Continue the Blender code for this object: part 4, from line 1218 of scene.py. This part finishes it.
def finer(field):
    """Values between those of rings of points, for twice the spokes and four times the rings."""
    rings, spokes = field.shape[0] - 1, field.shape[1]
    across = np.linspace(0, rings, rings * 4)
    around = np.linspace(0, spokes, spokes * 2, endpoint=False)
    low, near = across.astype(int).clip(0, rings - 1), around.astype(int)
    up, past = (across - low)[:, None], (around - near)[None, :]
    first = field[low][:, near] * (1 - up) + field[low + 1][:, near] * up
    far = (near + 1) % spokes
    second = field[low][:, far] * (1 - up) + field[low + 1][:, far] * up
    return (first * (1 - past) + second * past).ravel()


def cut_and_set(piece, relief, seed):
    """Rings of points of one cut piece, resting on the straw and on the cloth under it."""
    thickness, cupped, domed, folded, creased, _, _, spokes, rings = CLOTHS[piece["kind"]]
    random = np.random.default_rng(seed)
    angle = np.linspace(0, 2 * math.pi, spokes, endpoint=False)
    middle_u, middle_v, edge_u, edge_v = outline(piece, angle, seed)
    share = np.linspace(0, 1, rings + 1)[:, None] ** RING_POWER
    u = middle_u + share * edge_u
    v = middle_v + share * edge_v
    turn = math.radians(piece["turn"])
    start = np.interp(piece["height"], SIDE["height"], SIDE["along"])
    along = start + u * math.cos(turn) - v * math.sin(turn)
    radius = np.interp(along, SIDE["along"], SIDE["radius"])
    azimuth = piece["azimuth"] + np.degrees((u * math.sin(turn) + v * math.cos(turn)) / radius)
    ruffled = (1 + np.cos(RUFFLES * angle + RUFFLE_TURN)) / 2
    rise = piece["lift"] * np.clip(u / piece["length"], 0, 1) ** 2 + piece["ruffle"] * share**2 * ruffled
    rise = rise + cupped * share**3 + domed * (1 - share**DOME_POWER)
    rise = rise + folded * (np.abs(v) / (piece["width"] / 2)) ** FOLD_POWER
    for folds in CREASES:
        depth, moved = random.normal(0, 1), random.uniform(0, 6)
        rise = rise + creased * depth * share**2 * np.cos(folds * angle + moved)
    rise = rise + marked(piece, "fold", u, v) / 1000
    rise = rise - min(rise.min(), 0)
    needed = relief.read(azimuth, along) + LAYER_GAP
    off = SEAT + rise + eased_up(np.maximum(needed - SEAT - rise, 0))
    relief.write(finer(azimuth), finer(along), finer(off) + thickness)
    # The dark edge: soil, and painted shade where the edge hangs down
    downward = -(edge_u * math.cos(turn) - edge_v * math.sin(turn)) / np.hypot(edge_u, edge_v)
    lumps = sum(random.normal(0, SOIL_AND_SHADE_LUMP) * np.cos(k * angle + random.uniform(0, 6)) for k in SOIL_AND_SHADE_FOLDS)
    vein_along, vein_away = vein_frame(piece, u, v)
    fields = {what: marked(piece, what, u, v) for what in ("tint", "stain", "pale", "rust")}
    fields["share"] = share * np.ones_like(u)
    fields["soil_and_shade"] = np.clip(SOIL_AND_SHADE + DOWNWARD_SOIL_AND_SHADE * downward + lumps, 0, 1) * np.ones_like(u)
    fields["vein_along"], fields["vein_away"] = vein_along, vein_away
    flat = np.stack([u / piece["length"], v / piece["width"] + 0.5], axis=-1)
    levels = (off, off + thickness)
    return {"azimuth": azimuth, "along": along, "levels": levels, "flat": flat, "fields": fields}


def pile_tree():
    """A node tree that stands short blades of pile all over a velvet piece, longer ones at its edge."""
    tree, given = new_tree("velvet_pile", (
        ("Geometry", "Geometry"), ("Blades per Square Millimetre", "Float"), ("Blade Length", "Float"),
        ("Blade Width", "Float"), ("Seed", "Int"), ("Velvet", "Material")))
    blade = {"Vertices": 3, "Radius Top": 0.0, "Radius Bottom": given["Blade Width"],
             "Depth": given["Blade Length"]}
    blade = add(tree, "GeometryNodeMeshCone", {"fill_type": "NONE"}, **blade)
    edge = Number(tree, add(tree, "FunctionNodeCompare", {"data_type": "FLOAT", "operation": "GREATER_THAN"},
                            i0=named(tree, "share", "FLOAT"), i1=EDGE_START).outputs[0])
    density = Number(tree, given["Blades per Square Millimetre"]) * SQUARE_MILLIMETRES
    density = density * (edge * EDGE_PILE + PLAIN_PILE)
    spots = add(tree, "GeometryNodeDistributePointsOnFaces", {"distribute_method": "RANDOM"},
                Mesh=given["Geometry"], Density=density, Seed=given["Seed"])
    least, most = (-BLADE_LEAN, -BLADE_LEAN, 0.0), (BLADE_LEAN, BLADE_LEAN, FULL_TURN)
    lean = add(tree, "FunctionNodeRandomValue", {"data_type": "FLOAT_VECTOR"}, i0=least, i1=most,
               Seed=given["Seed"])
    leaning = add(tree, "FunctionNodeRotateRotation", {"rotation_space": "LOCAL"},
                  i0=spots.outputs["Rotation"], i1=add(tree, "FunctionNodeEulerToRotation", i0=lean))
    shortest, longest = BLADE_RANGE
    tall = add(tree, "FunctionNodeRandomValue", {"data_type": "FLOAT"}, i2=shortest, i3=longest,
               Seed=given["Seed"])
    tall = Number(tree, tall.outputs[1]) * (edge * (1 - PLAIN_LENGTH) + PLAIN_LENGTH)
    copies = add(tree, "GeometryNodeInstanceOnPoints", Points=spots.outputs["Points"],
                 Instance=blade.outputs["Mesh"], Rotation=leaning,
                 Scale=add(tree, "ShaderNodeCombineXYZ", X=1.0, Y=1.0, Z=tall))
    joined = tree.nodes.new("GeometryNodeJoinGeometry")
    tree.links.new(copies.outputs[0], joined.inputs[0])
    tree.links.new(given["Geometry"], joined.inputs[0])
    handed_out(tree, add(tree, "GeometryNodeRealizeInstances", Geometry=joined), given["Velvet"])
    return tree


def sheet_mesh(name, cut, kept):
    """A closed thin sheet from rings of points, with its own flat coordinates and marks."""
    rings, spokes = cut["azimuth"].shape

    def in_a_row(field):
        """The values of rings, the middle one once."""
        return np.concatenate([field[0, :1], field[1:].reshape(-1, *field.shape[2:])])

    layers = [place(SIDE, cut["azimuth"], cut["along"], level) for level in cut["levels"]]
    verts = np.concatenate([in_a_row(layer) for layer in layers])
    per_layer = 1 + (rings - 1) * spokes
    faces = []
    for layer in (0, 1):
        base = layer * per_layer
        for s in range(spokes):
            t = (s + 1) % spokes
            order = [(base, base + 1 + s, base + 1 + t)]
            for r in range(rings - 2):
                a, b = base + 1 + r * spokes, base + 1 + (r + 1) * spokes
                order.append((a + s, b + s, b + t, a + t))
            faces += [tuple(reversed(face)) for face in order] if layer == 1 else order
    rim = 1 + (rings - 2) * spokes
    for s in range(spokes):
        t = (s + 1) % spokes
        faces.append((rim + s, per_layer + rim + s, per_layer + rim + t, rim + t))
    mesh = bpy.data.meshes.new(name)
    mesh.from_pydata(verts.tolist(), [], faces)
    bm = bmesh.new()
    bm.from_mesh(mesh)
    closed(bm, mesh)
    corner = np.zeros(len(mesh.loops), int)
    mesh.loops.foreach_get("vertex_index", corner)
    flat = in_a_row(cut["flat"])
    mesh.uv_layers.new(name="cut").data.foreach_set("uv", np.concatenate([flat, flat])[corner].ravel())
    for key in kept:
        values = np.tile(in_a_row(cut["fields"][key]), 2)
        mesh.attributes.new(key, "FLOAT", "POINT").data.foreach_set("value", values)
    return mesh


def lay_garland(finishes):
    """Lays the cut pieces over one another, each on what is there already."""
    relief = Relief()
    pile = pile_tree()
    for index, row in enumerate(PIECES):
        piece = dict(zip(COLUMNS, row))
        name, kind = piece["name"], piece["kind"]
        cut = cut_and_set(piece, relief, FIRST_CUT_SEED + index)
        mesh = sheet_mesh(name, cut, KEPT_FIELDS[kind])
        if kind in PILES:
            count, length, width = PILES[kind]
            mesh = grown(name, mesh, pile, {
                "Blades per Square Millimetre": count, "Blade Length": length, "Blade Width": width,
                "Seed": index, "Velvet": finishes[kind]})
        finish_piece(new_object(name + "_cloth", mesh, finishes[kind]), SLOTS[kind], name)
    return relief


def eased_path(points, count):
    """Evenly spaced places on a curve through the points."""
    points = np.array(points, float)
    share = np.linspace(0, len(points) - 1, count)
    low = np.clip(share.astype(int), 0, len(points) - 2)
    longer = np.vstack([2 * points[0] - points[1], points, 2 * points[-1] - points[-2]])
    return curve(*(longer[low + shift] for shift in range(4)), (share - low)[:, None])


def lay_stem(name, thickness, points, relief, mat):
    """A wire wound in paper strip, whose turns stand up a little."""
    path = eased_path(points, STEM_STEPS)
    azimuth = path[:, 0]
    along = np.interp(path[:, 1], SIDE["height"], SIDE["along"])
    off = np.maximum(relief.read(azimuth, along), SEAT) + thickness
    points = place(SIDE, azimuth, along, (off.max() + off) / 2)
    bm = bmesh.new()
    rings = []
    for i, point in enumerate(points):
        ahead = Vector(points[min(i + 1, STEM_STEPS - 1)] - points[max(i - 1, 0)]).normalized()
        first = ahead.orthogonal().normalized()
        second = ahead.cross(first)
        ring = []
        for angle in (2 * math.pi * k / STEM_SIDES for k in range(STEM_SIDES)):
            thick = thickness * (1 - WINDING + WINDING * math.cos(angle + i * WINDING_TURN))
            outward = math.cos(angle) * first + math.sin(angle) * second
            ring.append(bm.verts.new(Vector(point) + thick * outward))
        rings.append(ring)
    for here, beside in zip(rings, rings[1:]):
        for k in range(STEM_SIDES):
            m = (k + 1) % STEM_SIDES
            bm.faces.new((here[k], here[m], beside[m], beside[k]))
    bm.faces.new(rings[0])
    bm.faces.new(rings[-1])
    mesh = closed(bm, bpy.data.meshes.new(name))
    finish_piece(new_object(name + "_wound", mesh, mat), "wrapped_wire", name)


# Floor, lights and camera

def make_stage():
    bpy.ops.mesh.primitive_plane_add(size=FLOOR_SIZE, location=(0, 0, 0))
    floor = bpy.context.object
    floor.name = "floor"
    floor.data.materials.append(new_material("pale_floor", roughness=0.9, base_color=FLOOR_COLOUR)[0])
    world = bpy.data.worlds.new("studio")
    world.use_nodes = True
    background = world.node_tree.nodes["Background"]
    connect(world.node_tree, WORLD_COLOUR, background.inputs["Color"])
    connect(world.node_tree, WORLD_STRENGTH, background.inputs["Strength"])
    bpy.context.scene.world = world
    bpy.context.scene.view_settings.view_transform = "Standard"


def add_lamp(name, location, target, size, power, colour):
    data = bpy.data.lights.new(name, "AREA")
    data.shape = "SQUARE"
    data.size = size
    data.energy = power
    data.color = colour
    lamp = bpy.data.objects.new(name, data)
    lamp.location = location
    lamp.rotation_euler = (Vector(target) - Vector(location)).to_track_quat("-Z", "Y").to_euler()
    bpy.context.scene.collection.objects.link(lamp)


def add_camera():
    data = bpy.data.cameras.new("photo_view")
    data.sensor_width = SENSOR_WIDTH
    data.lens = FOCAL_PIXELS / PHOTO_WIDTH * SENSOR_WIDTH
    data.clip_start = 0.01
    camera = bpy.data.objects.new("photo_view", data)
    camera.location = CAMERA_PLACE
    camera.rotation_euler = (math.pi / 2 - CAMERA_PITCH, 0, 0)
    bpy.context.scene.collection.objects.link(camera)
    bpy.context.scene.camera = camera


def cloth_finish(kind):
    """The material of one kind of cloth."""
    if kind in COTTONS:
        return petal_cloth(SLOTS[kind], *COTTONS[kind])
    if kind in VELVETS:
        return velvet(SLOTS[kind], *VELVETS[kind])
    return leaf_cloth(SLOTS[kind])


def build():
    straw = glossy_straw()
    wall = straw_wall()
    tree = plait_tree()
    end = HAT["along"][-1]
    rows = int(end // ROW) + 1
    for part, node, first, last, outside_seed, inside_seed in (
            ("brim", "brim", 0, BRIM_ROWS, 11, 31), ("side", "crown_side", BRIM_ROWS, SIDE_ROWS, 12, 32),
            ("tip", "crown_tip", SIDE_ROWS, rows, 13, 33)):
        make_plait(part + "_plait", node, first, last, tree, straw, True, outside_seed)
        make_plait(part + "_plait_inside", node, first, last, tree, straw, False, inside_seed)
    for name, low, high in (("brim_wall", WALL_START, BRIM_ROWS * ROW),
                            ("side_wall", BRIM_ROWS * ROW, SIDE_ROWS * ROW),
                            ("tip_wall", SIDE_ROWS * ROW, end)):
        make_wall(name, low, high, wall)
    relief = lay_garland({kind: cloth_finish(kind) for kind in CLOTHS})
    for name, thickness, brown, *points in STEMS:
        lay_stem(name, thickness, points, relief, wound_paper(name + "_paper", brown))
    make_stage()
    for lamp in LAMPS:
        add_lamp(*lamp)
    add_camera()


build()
########################################
■ CHALLENGE:
Gather each line of the listing containing the word "part" and show it.

■ ANSWER IN FULL:
Continue the Blender code for this object: part 4, from line 1218 of scene.py. This part finishes it.
    for part, node, first, last, outside_seed, inside_seed in (
        make_plait(part + "_plait", node, first, last, tree, straw, True, outside_seed)
        make_plait(part + "_plait_inside", node, first, last, tree, straw, False, inside_seed)